New Era (Windhoek)

Namibia: Double Booking Delays Lewin Murder Trial

Windhoek — The double booking of two lawyers for murder accused Siegfried 'Doddie' Lewin resulted in his trial being delayed again on Monday.

Lewin needed a new defence counsel after Boris Isaacks unexpectedly withdrew as his lawyer citing contradictory instructions from his client. This time around the Directorate of Legal Aid appointed two lawyers, Nolan Swartz and Montgommery Karuaihe to defend Lewin, both with appointment letters from the Legal Aid.

Karuaihe however could not make it to Lewin's trial yesterday, as he was involved in another case resulting in the hearing being postponed to Thursday to sort out the matter. According to inside information, Lewin prefers Swartz to defend him and he has already consulted with him over the past weekend.

Lewin and Rayno Olivier face one count of murder, one count of robbery with aggravating circumstances and one count of defeating or obstructing or attempting to defeat or obstruct the course of justice and alternatively violating a dead body.

They stand accused of murdering Ellis Mesututjike Tjipueja during the period of June 13 to 27 2007 near Rietoog in the Rehoboth District. They are also charged with robbing Tjipueja of N$20 000 in cash, an Isuzu pick-up truck (bakkie) and a cellphone by using force.

It is further alleged by the State that Lewin and Olivier set alight the body of Tjipueja after killing him and that they threatened witnesses with violence and extorted money from the wife of the deceased, Isolde Tjipueja, through intimidation. Both men pleaded not guilty to all charges.

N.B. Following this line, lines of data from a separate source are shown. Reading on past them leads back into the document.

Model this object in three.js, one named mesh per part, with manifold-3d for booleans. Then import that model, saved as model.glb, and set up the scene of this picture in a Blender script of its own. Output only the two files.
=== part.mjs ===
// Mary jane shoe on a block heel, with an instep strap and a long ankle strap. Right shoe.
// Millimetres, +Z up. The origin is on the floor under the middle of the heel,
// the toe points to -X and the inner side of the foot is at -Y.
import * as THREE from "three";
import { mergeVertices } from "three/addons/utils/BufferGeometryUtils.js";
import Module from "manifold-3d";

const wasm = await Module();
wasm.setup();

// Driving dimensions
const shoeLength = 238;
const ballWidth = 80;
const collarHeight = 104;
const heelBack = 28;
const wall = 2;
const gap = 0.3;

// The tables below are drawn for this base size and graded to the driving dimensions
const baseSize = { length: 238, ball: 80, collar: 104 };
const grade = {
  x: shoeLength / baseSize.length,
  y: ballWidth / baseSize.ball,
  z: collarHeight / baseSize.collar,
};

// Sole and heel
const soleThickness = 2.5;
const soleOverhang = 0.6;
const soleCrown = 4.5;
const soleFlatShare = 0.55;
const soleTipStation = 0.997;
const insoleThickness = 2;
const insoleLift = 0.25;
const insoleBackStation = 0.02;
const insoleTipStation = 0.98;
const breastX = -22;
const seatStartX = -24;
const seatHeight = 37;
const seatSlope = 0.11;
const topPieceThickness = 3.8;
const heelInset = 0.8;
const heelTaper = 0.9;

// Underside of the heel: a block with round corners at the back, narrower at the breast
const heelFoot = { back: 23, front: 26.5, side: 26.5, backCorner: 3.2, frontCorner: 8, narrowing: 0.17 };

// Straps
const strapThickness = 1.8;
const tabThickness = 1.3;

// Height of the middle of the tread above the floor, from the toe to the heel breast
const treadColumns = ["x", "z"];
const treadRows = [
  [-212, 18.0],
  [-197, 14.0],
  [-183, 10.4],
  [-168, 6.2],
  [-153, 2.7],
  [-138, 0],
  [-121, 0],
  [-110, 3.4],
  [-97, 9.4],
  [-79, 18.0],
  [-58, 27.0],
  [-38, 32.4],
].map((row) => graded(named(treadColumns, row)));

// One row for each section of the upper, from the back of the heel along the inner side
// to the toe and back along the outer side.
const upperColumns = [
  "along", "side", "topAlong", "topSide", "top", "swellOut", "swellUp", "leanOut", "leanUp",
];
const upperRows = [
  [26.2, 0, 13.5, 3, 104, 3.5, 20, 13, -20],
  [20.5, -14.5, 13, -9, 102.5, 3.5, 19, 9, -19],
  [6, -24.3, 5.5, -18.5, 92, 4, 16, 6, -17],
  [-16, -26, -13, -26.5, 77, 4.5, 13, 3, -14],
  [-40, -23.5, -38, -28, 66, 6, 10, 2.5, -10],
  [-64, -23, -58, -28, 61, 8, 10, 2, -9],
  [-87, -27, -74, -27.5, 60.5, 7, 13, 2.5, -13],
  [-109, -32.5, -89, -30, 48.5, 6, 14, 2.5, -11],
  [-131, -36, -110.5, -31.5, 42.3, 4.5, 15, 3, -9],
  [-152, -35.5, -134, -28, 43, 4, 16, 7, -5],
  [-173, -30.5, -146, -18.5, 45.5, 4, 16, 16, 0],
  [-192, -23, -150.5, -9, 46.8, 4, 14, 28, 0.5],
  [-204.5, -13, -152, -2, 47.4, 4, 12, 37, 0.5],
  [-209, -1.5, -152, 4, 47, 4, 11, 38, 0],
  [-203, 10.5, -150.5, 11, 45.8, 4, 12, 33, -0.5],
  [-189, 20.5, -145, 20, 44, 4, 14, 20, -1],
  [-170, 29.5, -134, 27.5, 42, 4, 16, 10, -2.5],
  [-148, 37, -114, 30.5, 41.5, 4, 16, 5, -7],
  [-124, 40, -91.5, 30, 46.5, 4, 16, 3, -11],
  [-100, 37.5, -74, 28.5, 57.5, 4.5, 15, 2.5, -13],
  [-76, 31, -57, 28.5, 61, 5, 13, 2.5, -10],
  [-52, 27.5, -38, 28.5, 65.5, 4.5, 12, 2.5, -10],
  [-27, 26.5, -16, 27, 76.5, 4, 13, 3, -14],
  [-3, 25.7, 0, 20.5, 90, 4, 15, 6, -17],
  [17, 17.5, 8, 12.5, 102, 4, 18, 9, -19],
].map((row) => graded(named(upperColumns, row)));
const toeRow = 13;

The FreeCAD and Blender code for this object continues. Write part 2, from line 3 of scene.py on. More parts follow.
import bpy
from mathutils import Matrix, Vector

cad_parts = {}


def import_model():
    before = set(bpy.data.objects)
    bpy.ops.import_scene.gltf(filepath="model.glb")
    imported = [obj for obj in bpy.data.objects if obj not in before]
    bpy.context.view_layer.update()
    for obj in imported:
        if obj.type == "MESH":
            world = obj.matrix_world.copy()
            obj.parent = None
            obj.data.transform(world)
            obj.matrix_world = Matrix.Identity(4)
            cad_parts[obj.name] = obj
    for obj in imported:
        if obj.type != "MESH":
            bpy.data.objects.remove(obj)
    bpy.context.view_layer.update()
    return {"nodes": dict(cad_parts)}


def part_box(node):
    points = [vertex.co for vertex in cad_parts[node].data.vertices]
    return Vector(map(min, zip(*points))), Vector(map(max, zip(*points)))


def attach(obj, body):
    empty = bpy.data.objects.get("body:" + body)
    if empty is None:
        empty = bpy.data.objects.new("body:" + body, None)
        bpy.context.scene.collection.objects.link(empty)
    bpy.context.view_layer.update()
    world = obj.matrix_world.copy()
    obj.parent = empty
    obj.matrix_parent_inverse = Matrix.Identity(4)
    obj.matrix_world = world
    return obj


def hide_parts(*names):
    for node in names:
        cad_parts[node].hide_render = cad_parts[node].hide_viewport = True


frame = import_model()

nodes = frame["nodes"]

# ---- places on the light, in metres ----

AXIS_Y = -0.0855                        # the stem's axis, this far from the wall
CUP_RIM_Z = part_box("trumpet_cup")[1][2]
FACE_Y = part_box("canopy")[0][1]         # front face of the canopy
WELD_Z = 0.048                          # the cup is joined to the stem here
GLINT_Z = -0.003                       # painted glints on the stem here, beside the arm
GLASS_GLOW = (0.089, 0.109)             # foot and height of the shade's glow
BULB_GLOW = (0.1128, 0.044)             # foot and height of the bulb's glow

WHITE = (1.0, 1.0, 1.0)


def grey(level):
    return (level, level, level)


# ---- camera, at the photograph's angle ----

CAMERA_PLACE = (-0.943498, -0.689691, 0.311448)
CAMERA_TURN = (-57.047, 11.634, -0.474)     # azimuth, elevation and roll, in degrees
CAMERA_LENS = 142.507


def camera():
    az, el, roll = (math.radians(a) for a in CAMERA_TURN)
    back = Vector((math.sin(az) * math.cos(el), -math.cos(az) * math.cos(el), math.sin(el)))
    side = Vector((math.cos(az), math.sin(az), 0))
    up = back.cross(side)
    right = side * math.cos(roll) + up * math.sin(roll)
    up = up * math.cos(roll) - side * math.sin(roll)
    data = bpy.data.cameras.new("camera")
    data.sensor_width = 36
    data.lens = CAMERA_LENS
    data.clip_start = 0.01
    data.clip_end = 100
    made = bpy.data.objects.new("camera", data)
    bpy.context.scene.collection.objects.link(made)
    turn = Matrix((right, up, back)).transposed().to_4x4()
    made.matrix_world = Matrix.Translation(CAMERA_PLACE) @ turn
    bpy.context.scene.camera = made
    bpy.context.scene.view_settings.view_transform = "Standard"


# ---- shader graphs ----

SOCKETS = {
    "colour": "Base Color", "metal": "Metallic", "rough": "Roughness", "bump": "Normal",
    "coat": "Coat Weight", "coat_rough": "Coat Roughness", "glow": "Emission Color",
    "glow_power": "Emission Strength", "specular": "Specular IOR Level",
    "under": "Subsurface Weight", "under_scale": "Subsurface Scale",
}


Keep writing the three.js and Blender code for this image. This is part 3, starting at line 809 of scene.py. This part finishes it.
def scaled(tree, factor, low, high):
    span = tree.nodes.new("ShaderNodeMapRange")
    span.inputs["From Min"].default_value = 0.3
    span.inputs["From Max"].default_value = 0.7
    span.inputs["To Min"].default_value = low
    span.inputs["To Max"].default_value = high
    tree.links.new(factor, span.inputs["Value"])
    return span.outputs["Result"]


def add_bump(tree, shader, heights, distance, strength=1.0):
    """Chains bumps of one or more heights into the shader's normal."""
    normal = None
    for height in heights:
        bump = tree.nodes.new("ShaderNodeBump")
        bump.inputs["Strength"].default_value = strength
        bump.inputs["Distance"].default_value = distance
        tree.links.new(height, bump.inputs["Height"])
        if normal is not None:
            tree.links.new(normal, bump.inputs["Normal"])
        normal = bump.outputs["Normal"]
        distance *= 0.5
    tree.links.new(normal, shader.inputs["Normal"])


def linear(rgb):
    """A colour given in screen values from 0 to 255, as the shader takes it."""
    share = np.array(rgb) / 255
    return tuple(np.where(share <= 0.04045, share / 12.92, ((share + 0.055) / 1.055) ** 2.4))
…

During the testimony of the first witness in the case, the deceased Tjipueja's wife, Isolde, allegations of bribery, extortion and various underhand dealings came to light. She testified among others that the family of her deceased husband allegedly tried to bribe Lewin with N$500 000 to point the finger at her as the one who masterminded her husband's gruesome murder.

She further testified that Lewin told her that the brothers of her dead husband wanted the farm that belonged to her husband and there was also talk of 'klippies' (diamonds) and apparently a lot of money involved. She also testified that the elder brother of her husband threatened her over the phone, saying: 'Those people that you wanted to stay silent are talking now and you will go to jail.'

While she denies any knowledge of the supposed 'klippies' and other illegal shenanigans, she allegedly told 'Doddie' "they can take their things, I'm not interested in them." This allegation is sure to provide a new twist to the trial, as the testimony of Lewin will be eagerly awaited to see if he substantiates the allegations of the widow.

According to the widow, the brother of her dead husband repeatedly stopped her from calling the police to report her husband missing, quoting a certain 'Hendrik' who had allegedly contacted him. This Hendrik, however, appears nowhere on the list of State witnesses which already number more than 60.

Olivier secured the services of Advocate Winnie Christiaans on instructions from the Legal Aid. Advocate Palmer Khumalo is appearing for the State. The murder case continues.